Goal:
Write the material out again exactly as it stands.

Data extract:

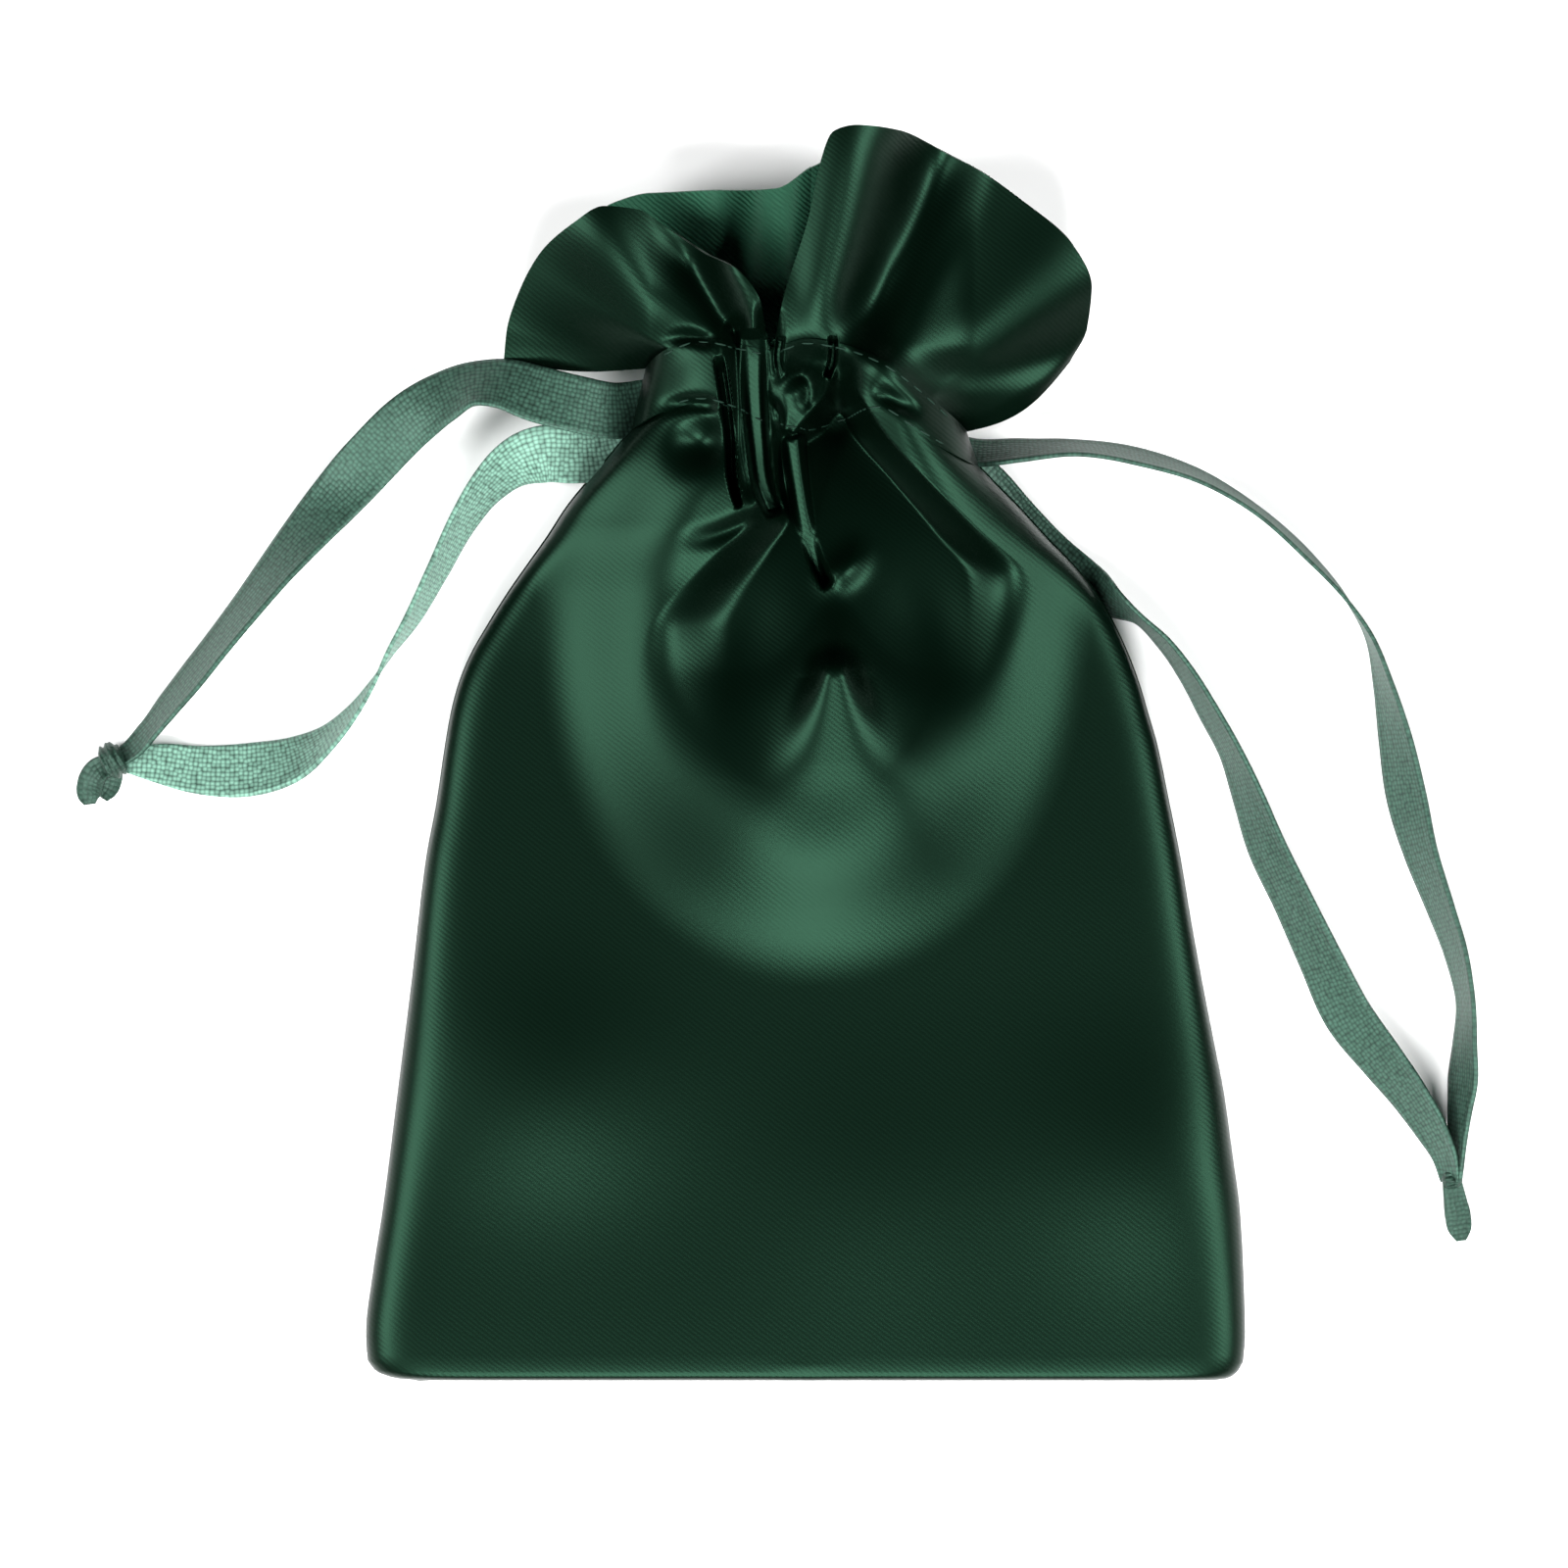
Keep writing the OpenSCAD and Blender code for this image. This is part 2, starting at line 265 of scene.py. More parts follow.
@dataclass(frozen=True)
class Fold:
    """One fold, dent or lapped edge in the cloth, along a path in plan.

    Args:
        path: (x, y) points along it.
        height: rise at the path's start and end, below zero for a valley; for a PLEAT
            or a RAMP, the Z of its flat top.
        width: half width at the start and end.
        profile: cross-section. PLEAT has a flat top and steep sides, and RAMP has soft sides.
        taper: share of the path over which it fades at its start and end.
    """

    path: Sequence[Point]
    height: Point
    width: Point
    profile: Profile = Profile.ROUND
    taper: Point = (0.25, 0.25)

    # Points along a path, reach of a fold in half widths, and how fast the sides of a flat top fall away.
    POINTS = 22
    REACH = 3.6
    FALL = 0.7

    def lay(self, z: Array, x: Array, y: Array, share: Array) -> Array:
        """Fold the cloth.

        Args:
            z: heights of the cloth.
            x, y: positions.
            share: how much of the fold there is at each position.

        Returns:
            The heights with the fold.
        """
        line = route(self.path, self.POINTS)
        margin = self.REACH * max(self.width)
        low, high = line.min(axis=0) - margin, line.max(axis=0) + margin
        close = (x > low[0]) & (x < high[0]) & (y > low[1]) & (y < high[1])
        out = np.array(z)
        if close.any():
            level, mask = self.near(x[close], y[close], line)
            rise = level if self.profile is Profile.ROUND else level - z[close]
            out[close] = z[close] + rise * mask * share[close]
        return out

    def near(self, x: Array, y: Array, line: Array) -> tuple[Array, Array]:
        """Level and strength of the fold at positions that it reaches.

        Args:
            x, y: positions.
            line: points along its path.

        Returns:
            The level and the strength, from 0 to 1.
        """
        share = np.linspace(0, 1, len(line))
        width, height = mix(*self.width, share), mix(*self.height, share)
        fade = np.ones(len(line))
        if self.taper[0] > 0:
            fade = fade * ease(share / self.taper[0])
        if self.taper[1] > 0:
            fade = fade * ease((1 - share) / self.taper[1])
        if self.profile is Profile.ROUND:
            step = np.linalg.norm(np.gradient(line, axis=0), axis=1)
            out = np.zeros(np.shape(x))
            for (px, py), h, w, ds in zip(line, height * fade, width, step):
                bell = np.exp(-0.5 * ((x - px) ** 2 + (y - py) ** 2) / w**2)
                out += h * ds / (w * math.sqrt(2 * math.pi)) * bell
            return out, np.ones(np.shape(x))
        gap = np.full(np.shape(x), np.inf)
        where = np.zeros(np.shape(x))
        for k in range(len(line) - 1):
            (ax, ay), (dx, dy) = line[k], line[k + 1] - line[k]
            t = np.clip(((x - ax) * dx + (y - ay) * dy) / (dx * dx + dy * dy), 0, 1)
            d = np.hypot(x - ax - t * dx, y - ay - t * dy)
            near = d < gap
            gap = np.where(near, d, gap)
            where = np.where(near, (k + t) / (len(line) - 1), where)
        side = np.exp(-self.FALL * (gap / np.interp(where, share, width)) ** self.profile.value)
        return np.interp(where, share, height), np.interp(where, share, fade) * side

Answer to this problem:
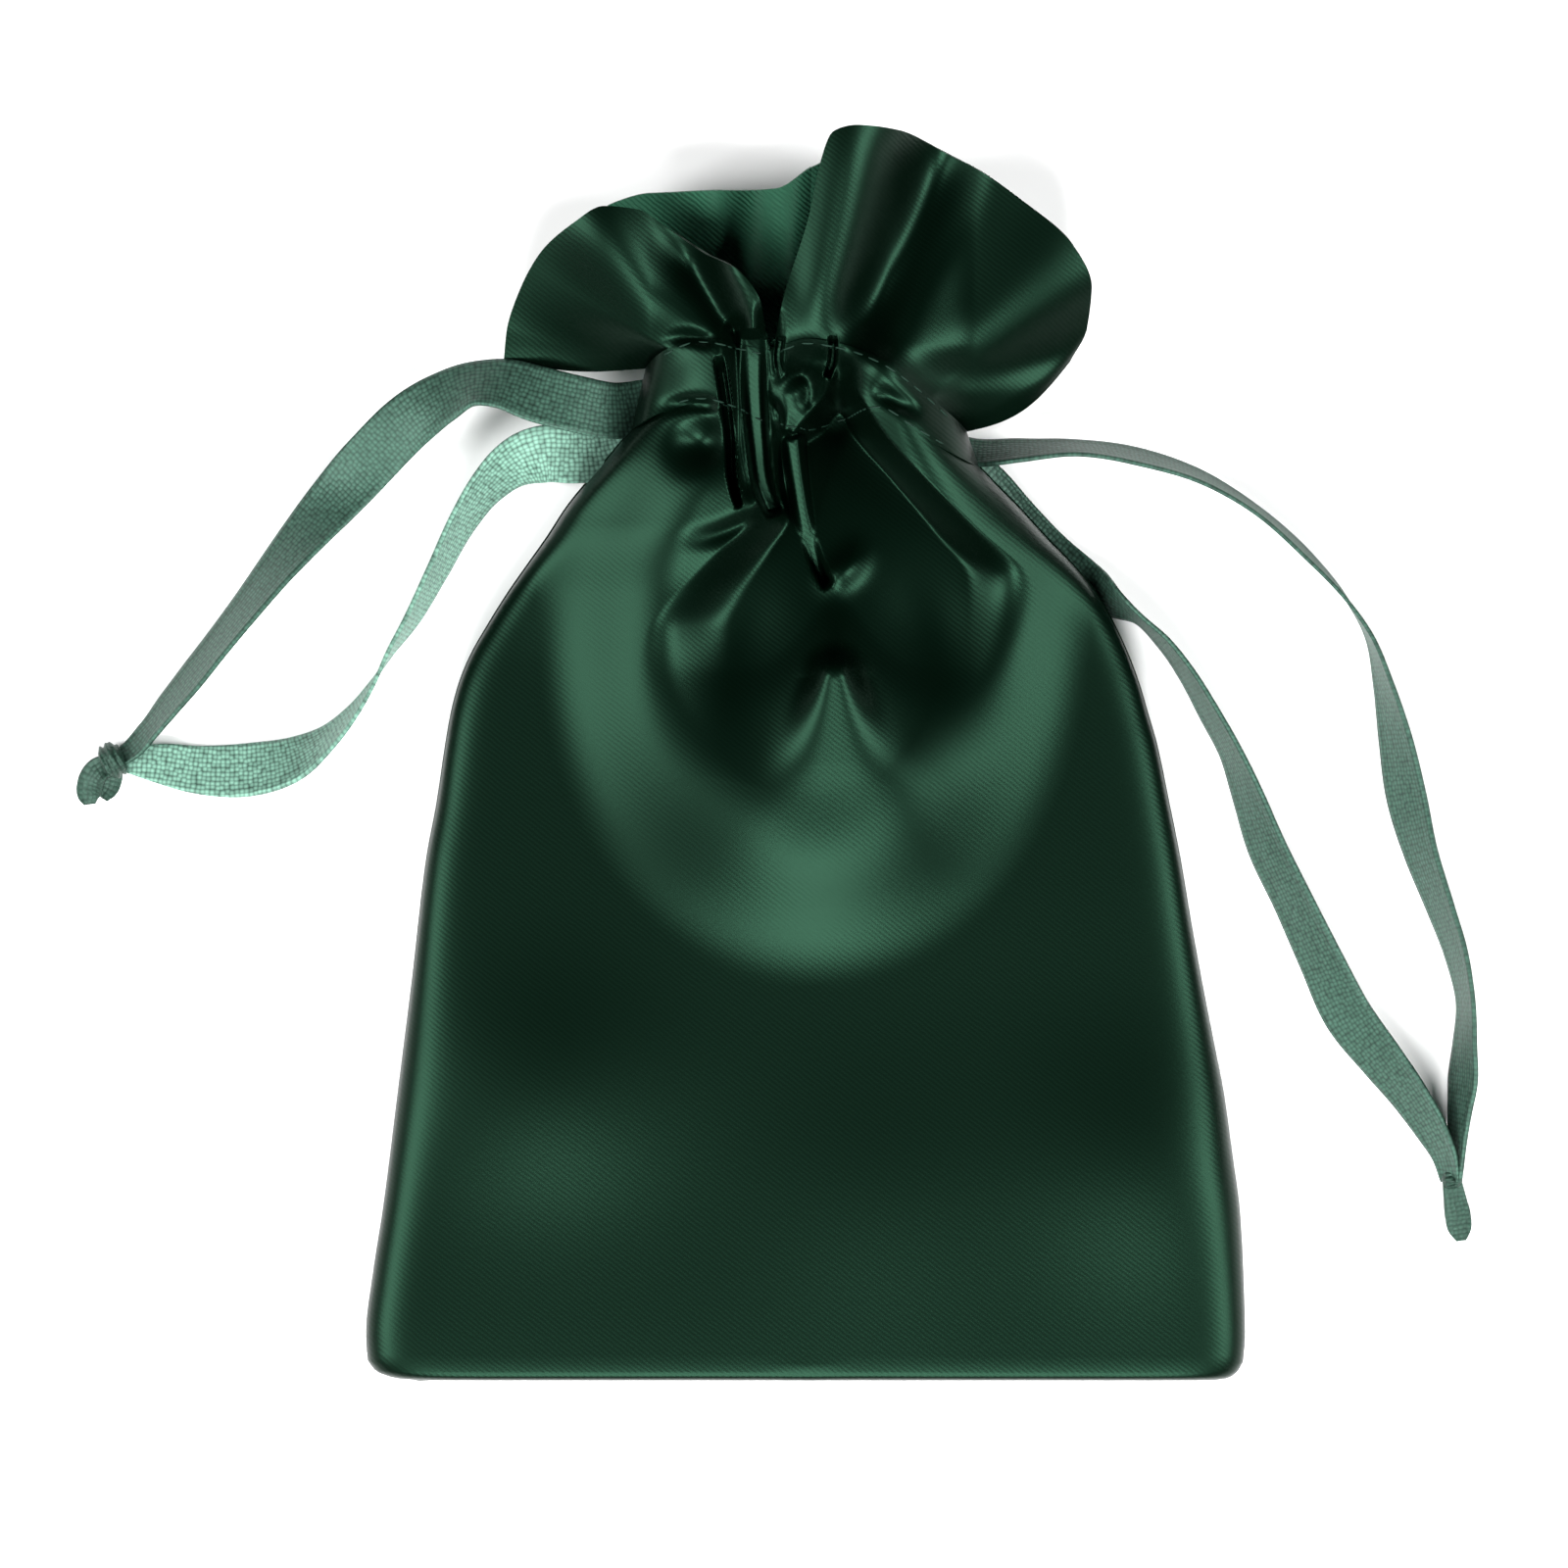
Keep writing the OpenSCAD and Blender code for this image. This is part 2, starting at line 265 of scene.py. More parts follow.
@dataclass(frozen=True)
class Fold:
    """One fold, dent or lapped edge in the cloth, along a path in plan.

    Args:
        path: (x, y) points along it.
        height: rise at the path's start and end, below zero for a valley; for a PLEAT
            or a RAMP, the Z of its flat top.
        width: half width at the start and end.
        profile: cross-section. PLEAT has a flat top and steep sides, and RAMP has soft sides.
        taper: share of the path over which it fades at its start and end.
    """

    path: Sequence[Point]
    height: Point
    width: Point
    profile: Profile = Profile.ROUND
    taper: Point = (0.25, 0.25)

    # Points along a path, reach of a fold in half widths, and how fast the sides of a flat top fall away.
    POINTS = 22
    REACH = 3.6
    FALL = 0.7

    def lay(self, z: Array, x: Array, y: Array, share: Array) -> Array:
        """Fold the cloth.

        Args:
            z: heights of the cloth.
            x, y: positions.
            share: how much of the fold there is at each position.

        Returns:
            The heights with the fold.
        """
        line = route(self.path, self.POINTS)
        margin = self.REACH * max(self.width)
        low, high = line.min(axis=0) - margin, line.max(axis=0) + margin
        close = (x > low[0]) & (x < high[0]) & (y > low[1]) & (y < high[1])
        out = np.array(z)
        if close.any():
            level, mask = self.near(x[close], y[close], line)
            rise = level if self.profile is Profile.ROUND else level - z[close]
            out[close] = z[close] + rise * mask * share[close]
        return out

    def near(self, x: Array, y: Array, line: Array) -> tuple[Array, Array]:
        """Level and strength of the fold at positions that it reaches.

        Args:
            x, y: positions.
            line: points along its path.

        Returns:
            The level and the strength, from 0 to 1.
        """
        share = np.linspace(0, 1, len(line))
        width, height = mix(*self.width, share), mix(*self.height, share)
        fade = np.ones(len(line))
        if self.taper[0] > 0:
            fade = fade * ease(share / self.taper[0])
        if self.taper[1] > 0:
            fade = fade * ease((1 - share) / self.taper[1])
        if self.profile is Profile.ROUND:
            step = np.linalg.norm(np.gradient(line, axis=0), axis=1)
            out = np.zeros(np.shape(x))
            for (px, py), h, w, ds in zip(line, height * fade, width, step):
                bell = np.exp(-0.5 * ((x - px) ** 2 + (y - py) ** 2) / w**2)
                out += h * ds / (w * math.sqrt(2 * math.pi)) * bell
            return out, np.ones(np.shape(x))
        gap = np.full(np.shape(x), np.inf)
        where = np.zeros(np.shape(x))
        for k in range(len(line) - 1):
            (ax, ay), (dx, dy) = line[k], line[k + 1] - line[k]
            t = np.clip(((x - ax) * dx + (y - ay) * dy) / (dx * dx + dy * dy), 0, 1)
            d = np.hypot(x - ax - t * dx, y - ay - t * dy)
            near = d < gap
            gap = np.where(near, d, gap)
            where = np.where(near, (k + t) / (len(line) - 1), where)
        side = np.exp(-self.FALL * (gap / np.interp(where, share, width)) ** self.profile.value)
        return np.interp(where, share, height), np.interp(where, share, fade) * side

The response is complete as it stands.